Podczas drugiego dnia konwencji Partii Demokratycznej w Chicago pięć tysięcy delegatów symbolicznie oddało swoje głosy, aby zatwierdzić nominację Kamali Harris na kandydatkę na urząd prezydenta USA. Wiążące głosowanie odbyło się wirtualnie jeszcze na początku sierpnia. Na scenie wystąpili Barack Obama i jego żona Michelle. - Nie są nam znów potrzebne cztery lata bezczelności i chaosu. Widzieliśmy już ten film, a - jak wszyscy wiemy - sequel zazwyczaj jest gorszy - powiedział były prezydent USA. Jak stwierdził, "Ameryka jest gotowa na nowy rozdział, na lepszą historię". - Jesteśmy gotowi na prezydenturę Kamali Harris - mówił. Obama chwalił też Joe Bidena. - Historia zapamięta go jako prezydenta, który bronił demokracji w momencie wielkiego zagrożenia. Jestem dumny, że mogę nazywać go moim prezydentem, ale jeszcze bardziej dumny, że mogę nazywać go moim przyjacielem - dodał. Michelle Obama powiedziała, że "coś cudownego, magicznego wisi w powietrzu". - Czujemy to tutaj, ale to jest coś, co się rozprzestrzenia na cały kraj. Znane nam uczucie. Wiecie, o czym mówię? To moc nadziei, oczekiwanie, energia, radość tego, że raz jeszcze zbliżamy się do lepszych dni. Szansa na pokonanie demonów strachu, podziału i nienawiści, które nas gryzły - mówiła była pierwsza dama. - Ameryko, nadzieja naprawdę wraca - powiedziała do zgromadzonych.

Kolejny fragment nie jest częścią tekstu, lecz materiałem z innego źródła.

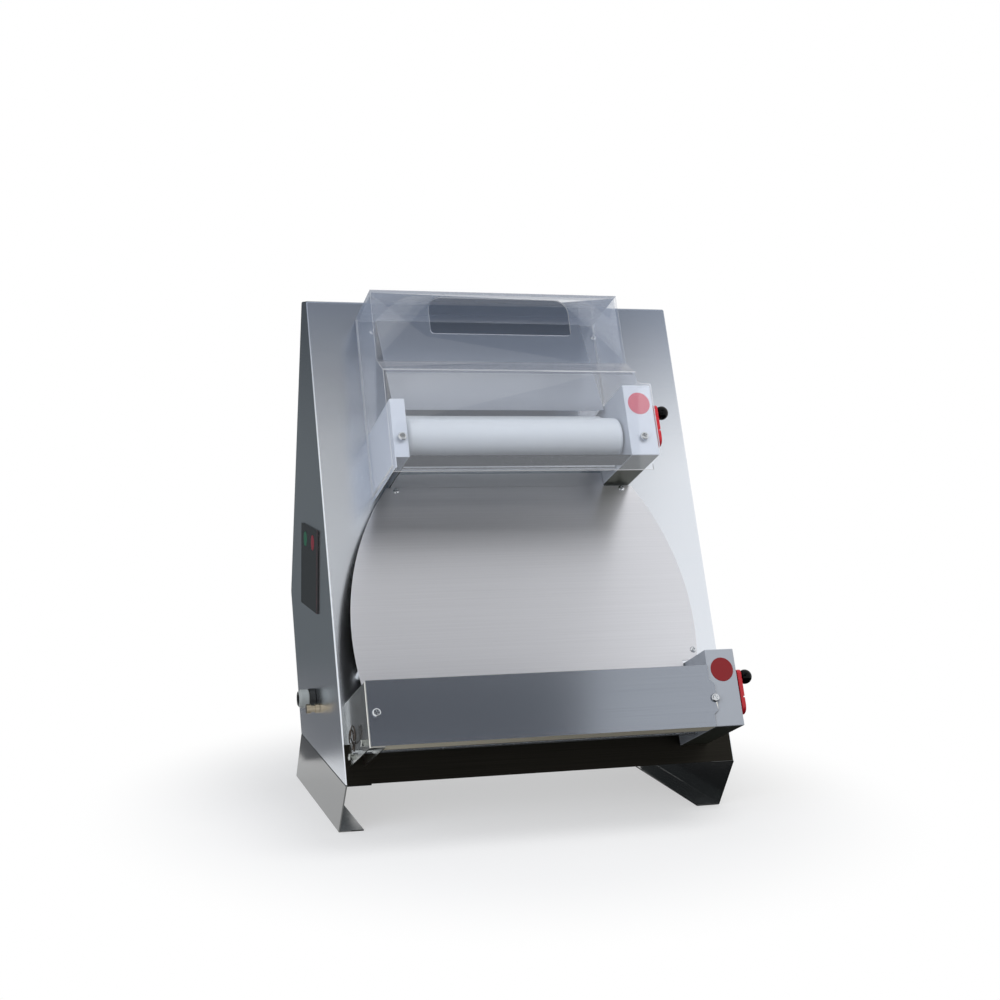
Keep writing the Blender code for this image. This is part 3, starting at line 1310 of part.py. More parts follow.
def drive_train():
    lower_drive = root_place(LOWER_ROLLER_UP)
    upper_drive = root_place(UPPER_ROLLER_UP)
    radius = TRANSFER_PULLEY_RADIUS
    drive_shaft("upper_drive_shaft", UPPER_RIGHT, UPPER, [(TRANSFER_X, radius)])
    drive_shaft(
        "lower_drive_shaft", LOWER_RIGHT, LOWER, [(TRANSFER_X, radius), (MOTOR_BELT_X, DRIVEN_PULLEY_RADIUS)]
    )
    belt("transfer_belt", ROOT, TRANSFER_X, lower_drive, radius, upper_drive, radius)
    driven = DRIVEN_PULLEY_RADIUS
    belt("motor_belt", ROOT, MOTOR_BELT_X, motor_place(), MOTOR_PULLEY_RADIUS, lower_drive, driven)
    shaft_carrier("upper_shaft_carrier", UPPER_ROLLER_UP)
    shaft_carrier("lower_shaft_carrier", LOWER_ROLLER_UP)
    motor()


def root_place(up):
    """A drive shaft's depth and height, for the roller pair at this height up the panel."""
    frame_y, frame_z = panel_place(ROLLER_OUT, up)
    y, z = drive_place()
    return frame_y + y, frame_z + z


def electronics_box():
    """The power board's box on the left wall behind the control panel."""
    left = -BODY_HALF + BODY_SHEET + FIT_GAP
    width, height = CONTROL_WIDTH * BOX_SHARE, CONTROL_HEIGHT * BOX_SHARE
    back = CONTROL_FRONT + (CONTROL_WIDTH - width) / 2
    low = CONTROL_UP + (CONTROL_HEIGHT - height) / 2
    mesh = box_mesh("electronics_box", (left, back, low), (left + BOX_WIDTH, back + width, low + height))
    return add_object("electronics_box", mesh, ROOT, (0, 0, 0), GREY_PLASTIC)


body_shell()
rear_cover()
base_plate()
foot("foot_left", -1)
foot("foot_right", 1)
slide, slide_tilt = slide_frame()
slide_plate(slide, slide_tilt)
slide_spacer("slide_spacer_left", -SPACER_LEFT, slide, slide_tilt)
slide_spacer("slide_spacer_right", SPACER_RIGHT, slide, slide_tilt)
upper_screws = ((UPPER_SCREW_LEFT, UPPER_SCREW_UP), (UPPER_SCREW_RIGHT, UPPER_SCREW_UP))
lower_screws = ((COVER_SCREW_LEFT, COVER_SCREW_UP), (COVER_SCREW_RIGHT, COVER_SCREW_RIGHT_UP))
upper_start = UPPER_LEFT + BRACKET_WIDTH - END_SHEET
lower_start = LOWER_LEFT - SCRAPER_ROD_END
roller_assembly(
    "upper", UPPER_LEFT, UPPER_RIGHT, UPPER_ROLLER_UP, UPPER_SKIRT, UPPER, upper_screws, upper_start
)
roller_assembly(
    "lower", LOWER_LEFT, LOWER_RIGHT, LOWER_ROLLER_UP, LOWER_SKIRT, LOWER, lower_screws, lower_start
)
lower_bracket_fittings(bpy.data.objects["lower_left_bracket"])
scraper_spring()
hood()
infeed_plate()
front_cover()
for side, (x, up) in zip(("left", "right"), upper_screws):
    screw("hood_screw_" + side, x, up, END_OUT + HOOD_FRONT_SPACE + HOOD_SHEET, HOOD_SCREW_LENGTH)
for side, (x, up) in zip(("left", "right"), lower_screws):
    screw("cover_screw_" + side, x, up, END_OUT + COVER_SPACE + COVER_SHEET, COVER_SCREW_LENGTH)
control_panel()
key("start_key", START_KEY_BACK, GREEN_KEY)
key("stop_key", STOP_KEY_BACK, RED_KEY)
cable_gland()
equipotential_terminal()
drive_train()
electronics_box()
bpy.context.view_layer.update()
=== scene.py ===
import math

import bmesh
import bpy
from mathutils import Matrix, Vector


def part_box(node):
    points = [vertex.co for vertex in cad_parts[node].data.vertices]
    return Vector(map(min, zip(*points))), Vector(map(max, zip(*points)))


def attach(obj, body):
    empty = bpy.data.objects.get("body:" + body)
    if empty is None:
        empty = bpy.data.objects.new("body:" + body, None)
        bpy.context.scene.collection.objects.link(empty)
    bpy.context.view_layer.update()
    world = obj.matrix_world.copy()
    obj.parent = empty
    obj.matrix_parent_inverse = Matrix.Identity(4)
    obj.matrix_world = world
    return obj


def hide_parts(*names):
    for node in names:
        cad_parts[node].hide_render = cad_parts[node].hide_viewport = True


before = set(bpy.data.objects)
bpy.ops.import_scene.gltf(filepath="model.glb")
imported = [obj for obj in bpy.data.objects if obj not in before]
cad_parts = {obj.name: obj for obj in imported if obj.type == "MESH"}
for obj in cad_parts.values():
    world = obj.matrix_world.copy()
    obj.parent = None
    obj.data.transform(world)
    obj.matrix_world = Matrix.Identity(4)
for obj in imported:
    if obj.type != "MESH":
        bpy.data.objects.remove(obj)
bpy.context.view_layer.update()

SCENE = bpy.context.scene


# Studio: a white sweep under and behind the machine, with soft lamps and dark flags.
# The flags stand out of the picture and are seen only in the steel, as a photographer sets them.

CAMERA_PLACE = (-0.7310, -2.252722, 0.6488)
CAMERA_YAW = math.radians(-17.627)
CAMERA_PITCH = math.radians(5.136)
CAMERA_ROLL = math.radians(0.870)
CAMERA_LENS = 1667.7 / 1000 * 36
FLOOR_COLOUR = "#FBFBFB"


def linear(code):
    """An sRGB hex colour as linear red, green, blue and alpha."""
    parts = [int(code[i:i + 2], 16) / 255 for i in (1, 3, 5)]
    return (*[c / 12.92 if c <= 0.04045 else ((c + 0.055) / 1.055) ** 2.4 for c in parts], 1.0)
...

Krytykowała Trumpa za jego rasistowskie komentarze z czasów rządów Obamy. - Jego ograniczony światopogląd sprawił, że poczuł się zagrożony istnieniem dwóch ciężko pracujących, wykształconych, odnoszących sukcesy ludzi, którzy - tak się złożyło - byli czarnoskórzy - stwierdziła.